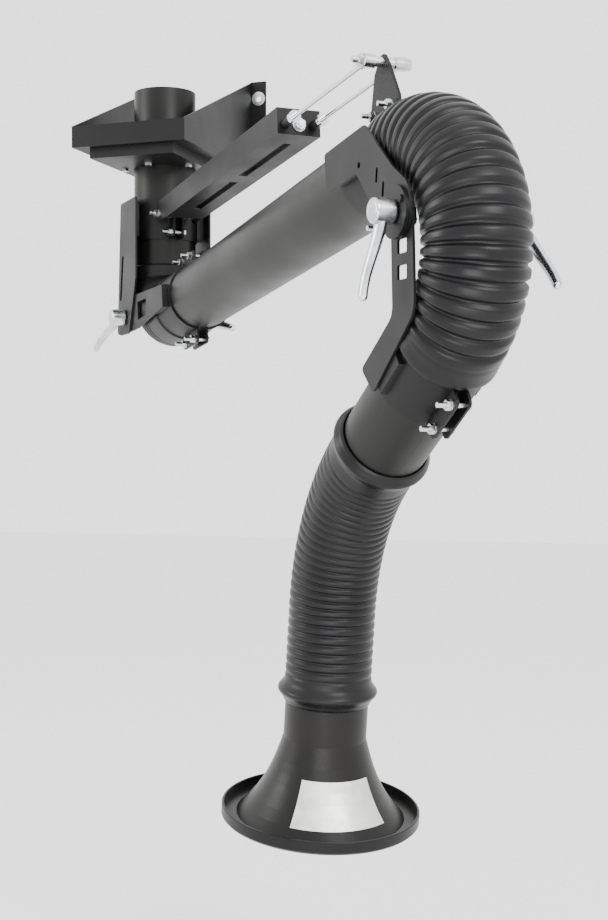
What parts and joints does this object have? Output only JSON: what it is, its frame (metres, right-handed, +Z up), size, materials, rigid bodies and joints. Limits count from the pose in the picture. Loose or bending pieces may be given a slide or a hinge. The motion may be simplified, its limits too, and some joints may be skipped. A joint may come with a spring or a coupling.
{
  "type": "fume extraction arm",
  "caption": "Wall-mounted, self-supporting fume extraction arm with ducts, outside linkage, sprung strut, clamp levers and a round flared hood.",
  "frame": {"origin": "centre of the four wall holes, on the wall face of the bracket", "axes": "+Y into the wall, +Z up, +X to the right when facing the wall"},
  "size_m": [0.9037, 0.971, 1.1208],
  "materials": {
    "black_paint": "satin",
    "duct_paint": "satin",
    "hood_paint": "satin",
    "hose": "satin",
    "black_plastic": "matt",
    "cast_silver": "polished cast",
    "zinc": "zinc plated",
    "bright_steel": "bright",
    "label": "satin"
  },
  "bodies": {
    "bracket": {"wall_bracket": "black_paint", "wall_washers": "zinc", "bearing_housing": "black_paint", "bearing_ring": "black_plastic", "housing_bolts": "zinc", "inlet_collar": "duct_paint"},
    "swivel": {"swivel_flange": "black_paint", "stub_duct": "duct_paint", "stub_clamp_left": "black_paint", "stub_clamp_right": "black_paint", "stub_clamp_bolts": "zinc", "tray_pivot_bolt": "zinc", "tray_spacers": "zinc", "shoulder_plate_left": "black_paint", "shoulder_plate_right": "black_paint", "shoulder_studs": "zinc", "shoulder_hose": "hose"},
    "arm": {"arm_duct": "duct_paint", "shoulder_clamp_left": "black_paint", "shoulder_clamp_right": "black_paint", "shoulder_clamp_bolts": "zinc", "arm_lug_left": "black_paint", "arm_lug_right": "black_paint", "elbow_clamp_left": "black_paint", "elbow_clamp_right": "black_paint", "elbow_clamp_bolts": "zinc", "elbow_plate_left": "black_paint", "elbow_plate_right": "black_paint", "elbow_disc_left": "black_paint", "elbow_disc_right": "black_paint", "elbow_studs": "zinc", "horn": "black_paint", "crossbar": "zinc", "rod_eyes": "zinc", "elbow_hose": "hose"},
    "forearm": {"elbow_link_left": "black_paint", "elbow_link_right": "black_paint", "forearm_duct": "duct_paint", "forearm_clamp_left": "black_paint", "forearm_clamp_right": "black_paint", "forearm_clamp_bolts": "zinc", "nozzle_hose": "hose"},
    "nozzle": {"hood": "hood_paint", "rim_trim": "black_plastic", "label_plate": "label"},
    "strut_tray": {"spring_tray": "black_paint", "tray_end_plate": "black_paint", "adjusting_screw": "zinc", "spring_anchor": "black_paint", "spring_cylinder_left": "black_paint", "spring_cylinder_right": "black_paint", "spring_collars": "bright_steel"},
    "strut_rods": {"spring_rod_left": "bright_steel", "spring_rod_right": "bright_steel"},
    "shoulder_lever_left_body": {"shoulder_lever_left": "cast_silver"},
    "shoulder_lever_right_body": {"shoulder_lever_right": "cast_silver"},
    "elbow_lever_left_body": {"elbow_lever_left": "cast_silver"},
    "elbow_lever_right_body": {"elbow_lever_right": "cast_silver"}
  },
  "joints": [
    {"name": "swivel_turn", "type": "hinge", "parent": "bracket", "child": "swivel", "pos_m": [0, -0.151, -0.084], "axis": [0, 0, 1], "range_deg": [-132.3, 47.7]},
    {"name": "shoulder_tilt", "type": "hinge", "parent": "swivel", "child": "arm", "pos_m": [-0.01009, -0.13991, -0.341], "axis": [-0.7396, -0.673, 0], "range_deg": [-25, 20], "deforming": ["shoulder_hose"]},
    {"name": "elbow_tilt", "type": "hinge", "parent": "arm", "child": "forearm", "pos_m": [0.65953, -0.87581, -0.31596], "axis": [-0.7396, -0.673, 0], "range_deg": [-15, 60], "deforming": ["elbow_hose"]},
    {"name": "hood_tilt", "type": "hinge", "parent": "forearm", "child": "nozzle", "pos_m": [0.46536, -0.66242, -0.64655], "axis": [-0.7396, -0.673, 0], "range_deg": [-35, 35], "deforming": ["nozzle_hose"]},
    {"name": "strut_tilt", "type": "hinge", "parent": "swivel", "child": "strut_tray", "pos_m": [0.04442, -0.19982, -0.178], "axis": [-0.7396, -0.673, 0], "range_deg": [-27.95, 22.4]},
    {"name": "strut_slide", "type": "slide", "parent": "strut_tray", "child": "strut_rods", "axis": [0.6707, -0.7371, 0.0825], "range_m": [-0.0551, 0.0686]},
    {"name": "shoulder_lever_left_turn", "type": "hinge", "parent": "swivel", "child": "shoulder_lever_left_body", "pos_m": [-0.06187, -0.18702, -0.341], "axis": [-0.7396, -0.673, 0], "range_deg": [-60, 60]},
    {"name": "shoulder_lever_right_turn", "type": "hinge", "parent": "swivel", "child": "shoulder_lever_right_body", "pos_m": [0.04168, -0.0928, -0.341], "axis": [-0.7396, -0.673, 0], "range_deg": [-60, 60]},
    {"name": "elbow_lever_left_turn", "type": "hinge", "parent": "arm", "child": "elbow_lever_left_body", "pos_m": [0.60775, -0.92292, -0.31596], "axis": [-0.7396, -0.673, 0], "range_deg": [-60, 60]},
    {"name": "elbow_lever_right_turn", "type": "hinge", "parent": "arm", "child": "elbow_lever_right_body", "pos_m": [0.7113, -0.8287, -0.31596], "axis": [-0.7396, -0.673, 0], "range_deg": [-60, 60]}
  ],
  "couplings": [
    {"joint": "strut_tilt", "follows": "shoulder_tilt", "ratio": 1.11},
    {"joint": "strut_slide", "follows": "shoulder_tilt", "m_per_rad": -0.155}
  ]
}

----

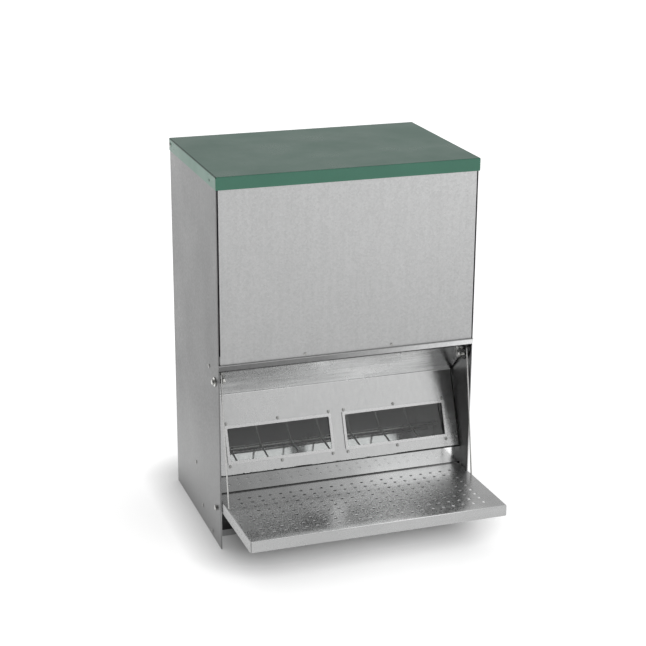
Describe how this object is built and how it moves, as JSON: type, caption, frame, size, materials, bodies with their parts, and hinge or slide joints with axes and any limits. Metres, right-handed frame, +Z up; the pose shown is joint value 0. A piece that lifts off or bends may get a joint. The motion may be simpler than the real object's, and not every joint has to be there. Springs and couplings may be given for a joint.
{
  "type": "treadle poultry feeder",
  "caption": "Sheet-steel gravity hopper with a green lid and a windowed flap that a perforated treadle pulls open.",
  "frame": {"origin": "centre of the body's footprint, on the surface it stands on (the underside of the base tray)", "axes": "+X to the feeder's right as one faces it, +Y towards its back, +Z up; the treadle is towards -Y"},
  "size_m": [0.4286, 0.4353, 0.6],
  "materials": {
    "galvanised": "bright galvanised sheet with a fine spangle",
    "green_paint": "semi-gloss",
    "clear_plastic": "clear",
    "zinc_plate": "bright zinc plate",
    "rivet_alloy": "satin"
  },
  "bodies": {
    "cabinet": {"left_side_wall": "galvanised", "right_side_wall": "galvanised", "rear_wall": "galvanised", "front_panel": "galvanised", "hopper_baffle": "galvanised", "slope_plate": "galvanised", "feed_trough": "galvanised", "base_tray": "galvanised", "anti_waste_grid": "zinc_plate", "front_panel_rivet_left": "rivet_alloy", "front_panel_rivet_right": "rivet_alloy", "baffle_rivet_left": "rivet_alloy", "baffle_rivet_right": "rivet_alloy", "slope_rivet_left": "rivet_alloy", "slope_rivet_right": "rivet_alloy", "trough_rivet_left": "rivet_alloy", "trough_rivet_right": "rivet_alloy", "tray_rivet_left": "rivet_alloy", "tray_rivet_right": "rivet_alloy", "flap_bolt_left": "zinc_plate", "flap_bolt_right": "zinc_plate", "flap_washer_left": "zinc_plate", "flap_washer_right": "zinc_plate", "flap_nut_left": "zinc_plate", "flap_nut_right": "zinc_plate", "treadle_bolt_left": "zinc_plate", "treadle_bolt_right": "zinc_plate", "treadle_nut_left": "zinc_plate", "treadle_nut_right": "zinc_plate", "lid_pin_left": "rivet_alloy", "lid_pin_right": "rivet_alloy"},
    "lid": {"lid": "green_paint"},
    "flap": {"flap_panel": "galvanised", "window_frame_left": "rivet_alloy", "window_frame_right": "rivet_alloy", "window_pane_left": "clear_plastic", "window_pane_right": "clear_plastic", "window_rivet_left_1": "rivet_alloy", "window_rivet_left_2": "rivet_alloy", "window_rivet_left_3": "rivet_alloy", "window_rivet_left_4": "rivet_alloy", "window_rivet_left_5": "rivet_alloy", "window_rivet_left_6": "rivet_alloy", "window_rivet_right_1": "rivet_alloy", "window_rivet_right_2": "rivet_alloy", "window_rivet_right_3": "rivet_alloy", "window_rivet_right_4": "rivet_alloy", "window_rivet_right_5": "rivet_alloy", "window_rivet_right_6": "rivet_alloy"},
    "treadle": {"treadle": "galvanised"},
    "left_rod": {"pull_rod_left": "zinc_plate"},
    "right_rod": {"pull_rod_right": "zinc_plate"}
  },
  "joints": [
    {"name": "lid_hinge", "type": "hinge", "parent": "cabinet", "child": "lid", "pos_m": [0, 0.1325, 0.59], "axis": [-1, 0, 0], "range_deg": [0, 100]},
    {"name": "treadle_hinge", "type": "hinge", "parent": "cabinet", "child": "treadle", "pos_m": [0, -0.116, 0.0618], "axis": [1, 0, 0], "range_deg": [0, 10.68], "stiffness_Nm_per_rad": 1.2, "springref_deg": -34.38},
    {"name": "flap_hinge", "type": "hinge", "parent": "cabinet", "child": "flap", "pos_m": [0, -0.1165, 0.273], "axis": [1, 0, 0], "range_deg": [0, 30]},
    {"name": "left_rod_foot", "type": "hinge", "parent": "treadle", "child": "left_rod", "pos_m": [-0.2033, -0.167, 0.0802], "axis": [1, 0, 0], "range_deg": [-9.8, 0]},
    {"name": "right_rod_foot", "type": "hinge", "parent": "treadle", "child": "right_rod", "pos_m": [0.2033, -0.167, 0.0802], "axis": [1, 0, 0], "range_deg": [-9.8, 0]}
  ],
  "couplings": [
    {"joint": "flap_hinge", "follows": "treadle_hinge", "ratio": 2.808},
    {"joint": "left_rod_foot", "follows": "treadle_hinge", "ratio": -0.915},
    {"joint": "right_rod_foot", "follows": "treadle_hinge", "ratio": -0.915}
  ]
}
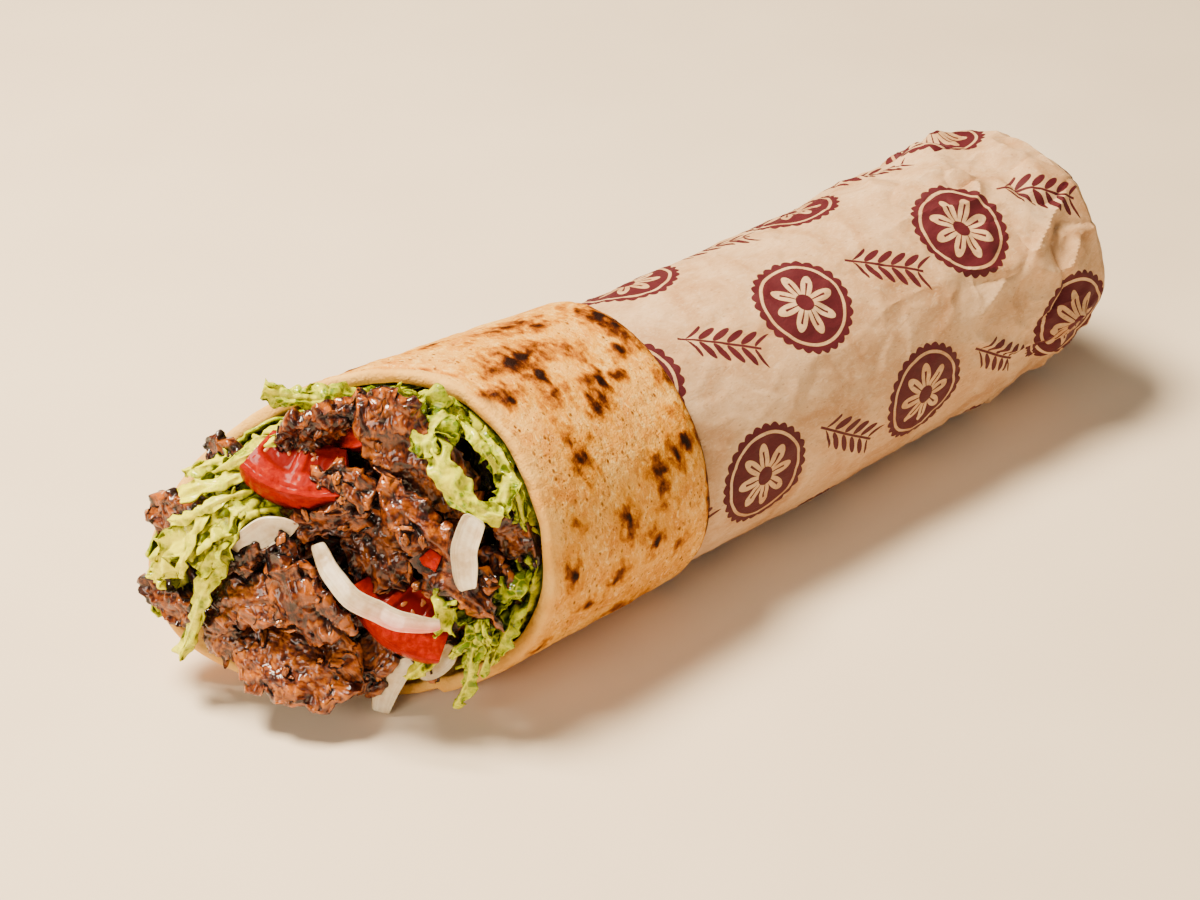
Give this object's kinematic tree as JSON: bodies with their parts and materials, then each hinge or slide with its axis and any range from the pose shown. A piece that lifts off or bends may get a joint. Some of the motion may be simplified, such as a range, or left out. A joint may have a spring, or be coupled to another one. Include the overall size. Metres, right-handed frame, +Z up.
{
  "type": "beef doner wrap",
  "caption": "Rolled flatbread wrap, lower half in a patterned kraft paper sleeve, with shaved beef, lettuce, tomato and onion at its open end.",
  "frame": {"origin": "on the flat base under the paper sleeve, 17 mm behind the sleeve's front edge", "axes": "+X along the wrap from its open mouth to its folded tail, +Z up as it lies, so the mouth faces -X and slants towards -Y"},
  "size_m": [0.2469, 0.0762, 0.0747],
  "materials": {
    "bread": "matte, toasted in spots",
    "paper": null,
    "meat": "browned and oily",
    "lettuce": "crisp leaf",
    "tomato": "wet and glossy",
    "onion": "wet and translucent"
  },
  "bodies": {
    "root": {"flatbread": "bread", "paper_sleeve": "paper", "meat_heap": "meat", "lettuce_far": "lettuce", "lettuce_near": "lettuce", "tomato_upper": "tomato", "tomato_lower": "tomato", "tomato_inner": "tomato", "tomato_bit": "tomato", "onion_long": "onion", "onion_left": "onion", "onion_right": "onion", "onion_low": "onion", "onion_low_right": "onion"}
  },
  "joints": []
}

----

> **THE REQUEST**:
Tally the lines of the listing in which the word "that" occurs, and state the total alone.

> **PROBLEM SOLUTION**:
3